TASK PROMPT — All of the material below is to be returned exactly.

....................

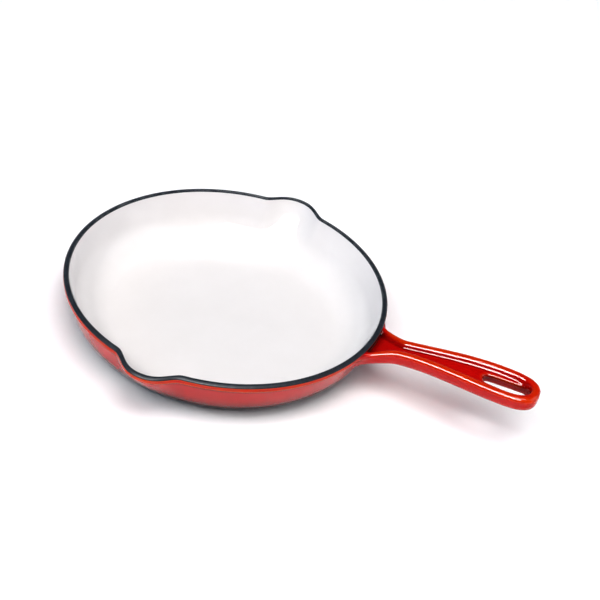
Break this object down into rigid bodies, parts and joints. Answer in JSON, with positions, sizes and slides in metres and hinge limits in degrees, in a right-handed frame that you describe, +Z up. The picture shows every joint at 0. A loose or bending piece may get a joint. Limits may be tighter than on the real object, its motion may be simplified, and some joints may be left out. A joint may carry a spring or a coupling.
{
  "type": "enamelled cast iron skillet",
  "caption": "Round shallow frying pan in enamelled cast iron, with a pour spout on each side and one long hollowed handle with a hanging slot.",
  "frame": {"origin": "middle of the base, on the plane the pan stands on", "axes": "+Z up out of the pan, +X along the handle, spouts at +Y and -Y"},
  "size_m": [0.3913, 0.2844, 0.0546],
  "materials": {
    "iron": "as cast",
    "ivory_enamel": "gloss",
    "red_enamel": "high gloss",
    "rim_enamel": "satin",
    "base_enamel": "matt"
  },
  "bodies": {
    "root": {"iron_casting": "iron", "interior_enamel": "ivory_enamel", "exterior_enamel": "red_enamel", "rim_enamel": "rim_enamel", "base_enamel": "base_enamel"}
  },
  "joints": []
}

....................

OUTPUT FOR THIS EXERCISE —
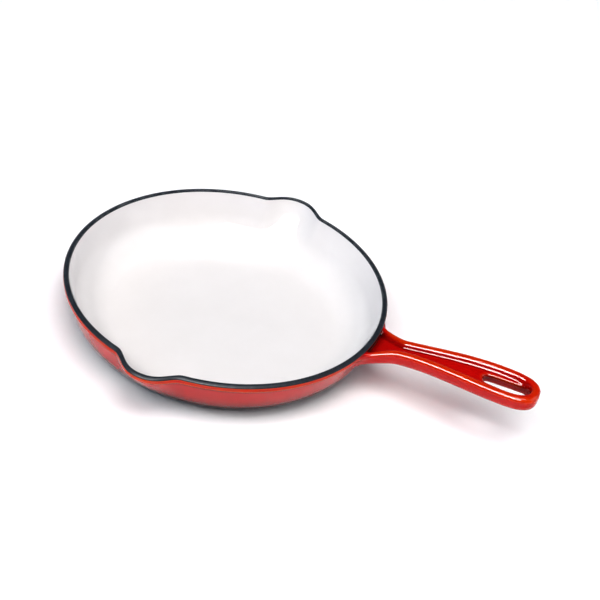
Break this object down into rigid bodies, parts and joints. Answer in JSON, with positions, sizes and slides in metres and hinge limits in degrees, in a right-handed frame that you describe, +Z up. The picture shows every joint at 0. A loose or bending piece may get a joint. Limits may be tighter than on the real object, its motion may be simplified, and some joints may be left out. A joint may carry a spring or a coupling.
{
  "type": "enamelled cast iron skillet",
  "caption": "Round shallow frying pan in enamelled cast iron, with a pour spout on each side and one long hollowed handle with a hanging slot.",
  "frame": {"origin": "middle of the base, on the plane the pan stands on", "axes": "+Z up out of the pan, +X along the handle, spouts at +Y and -Y"},
  "size_m": [0.3913, 0.2844, 0.0546],
  "materials": {
    "iron": "as cast",
    "ivory_enamel": "gloss",
    "red_enamel": "high gloss",
    "rim_enamel": "satin",
    "base_enamel": "matt"
  },
  "bodies": {
    "root": {"iron_casting": "iron", "interior_enamel": "ivory_enamel", "exterior_enamel": "red_enamel", "rim_enamel": "rim_enamel", "base_enamel": "base_enamel"}
  },
  "joints": []
}